No, no fue su muerte lo que lo convirtió en inmortal. Hubiese sido injusto que así fuera. Que el azar o la fatalidad o alguna curva sinuosa nos hayan dejado temprano sin Ayrton Senna da Silva es una cosa. Que, en cambio, ese mismo infortunio y su prematuro deceso sean la razón de nuestra nostalgia otra muy diferente. No, no extrañamos a Senna porque ocupó la ‘pole position’ en los curiosos designios de la muerte, lo echamos de menos porque desde su partida el automovilismo descendió al sino de las disciplinas comunes; de los deportes tristes que han perdido la capacidad de asombrar a la gente.

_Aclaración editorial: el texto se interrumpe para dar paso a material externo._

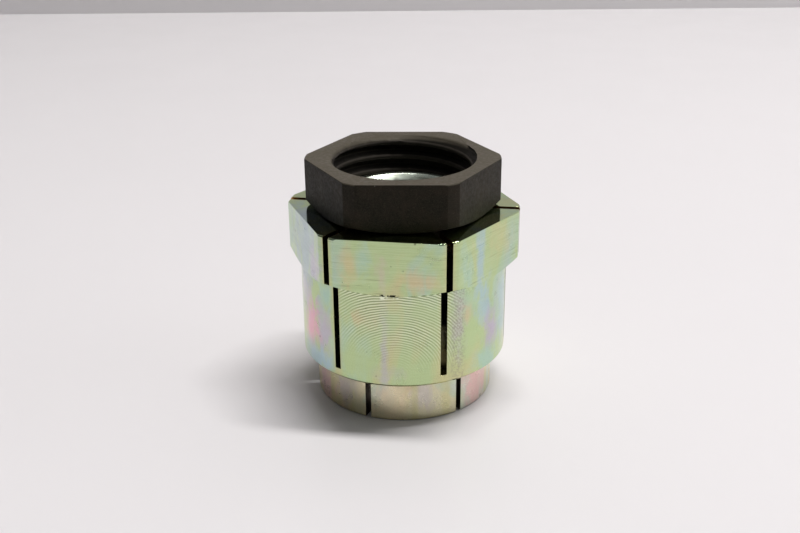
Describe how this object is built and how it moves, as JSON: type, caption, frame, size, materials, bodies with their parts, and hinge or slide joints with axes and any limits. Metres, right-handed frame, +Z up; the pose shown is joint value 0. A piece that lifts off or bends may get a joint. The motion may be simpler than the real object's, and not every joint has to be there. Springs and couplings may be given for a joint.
{
  "type": "split collar compression fitting",
  "caption": "Split-collar compression fitting: a hex nut draws a slotted cone sleeve up inside a slotted hex collar to clamp a round tube in its housing.",
  "frame": {"origin": "centre of the foot of the sleeve, on the common axis, with the fitting loose", "axes": "+Z up along the common axis towards the nut; a pair of the collar's flats faces -Y and +Y"},
  "size_m": [0.0492, 0.0444, 0.052],
  "materials": {
    "collar_zinc": "turned and milled steel, yellow zinc plated",
    "sleeve_zinc": "turned steel, yellow zinc plated",
    "nut_black": "black phosphate, matte"
  },
  "bodies": {
    "collar": {"split_collar": "collar_zinc"},
    "nut": {"compression_nut": "nut_black"},
    "sleeve": {"cone_sleeve": "sleeve_zinc"}
  },
  "joints": [
    {"name": "nut_turn", "type": "hinge", "parent": "collar", "child": "nut", "pos_m": [0, 0, 0.04687], "axis": [0, 0, 1], "range_deg": [-225, 540]},
    {"name": "sleeve_draw", "type": "slide", "parent": "collar", "child": "sleeve", "axis": [0, 0, 1], "range_m": [-0.0049, 0.002]}
  ],
  "couplings": [
    {"joint": "sleeve_draw", "follows": "nut_turn", "m_per_rad": -0.00050532}
  ]
}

Brasil ha tenido tres campeones mundiales de Fórmula 1, pero ni Emerson Fittipaldi, el pionero en la materia, ni Nelson Piquet, una calculadora al volante, despertaron nunca, ni en su mejor día, los ardores que provocaba ‘El Mágico’ a bordo de su monoplaza. Habitaba en él una pulsión vital que lo obligaba a desafiarse. Y esa era su ofrenda en cada competencia. Si, como era frecuente, le tocaba ir a la vanguardia en algún Gran Premio, sus rivales ya no tenían nombres propios y cuando Alain Prost o Nigel Mansell, sus antagonistas más encarnizados, eran ya dejados atrás, su indomable temperamento lo impulsaba a tentar los límites de la velocidad, jaqueando su supervivencia en cada vuelta.
Ante esa riesgosa vocación el ‘Profesor’ Prost, su Salieri más conspicuo, criticó en su momento: “Cree que no se puede matar, porque tiene fe en Dios, y eso es un peligro”. El martes que se cumplieron 24 años de esa lúgubre tarde en San Marino, el mismo Prost subió a las redes sociales una entrañable foto con su antiguo enemigo. Muchas lunas han pasado ya desde las arduas disputas de Japón, donde estuvieron a un tris de liarse a golpes. Consuelo tonto pero consuelo al fin, Alain sabe que él y Ayrton habían saldado sus cuitas cuando la impertinente calavera sorprendió al astro paulista en la misma pista en la que había brindado con champán tres años antes.
No se trata de todo lo que pudo ser sino de lo que fue. Melancólico y todavía incrédulo, el fanático del automovilismo abstrae selectivamente y lamenta que Senna muriese a los 34 años cuando todavía le quedaba un exitoso camino por delante. Olvida que sus días de gloria fueron intensos e incomparables. Deja de lado también que para Ayrton los riesgos eran la forma como había decidido plantar cara al destino. Esa imprudencia, comparable a la de Villeneuve (también fallecido en la pista) era una adrenalina a la que se hizo adicto desde que corría karts en Sao Paulo. Así las cosas, la muerte era una variable posible, una oscura sombra capaz de negarle a la categoría reina del automovilismo el calor que animaba las carreras.
El luto no cesa porque desde su desaparición ni siquiera Schumacher y sus múltiples títulos han podido estar a su altura. Es que Ayrton registraba rutas de veleros indescifrables. Por eso su adiós sigue pegando más que su luminosa herencia. No es justo. La vida de Senna lo justifica, no su muerte.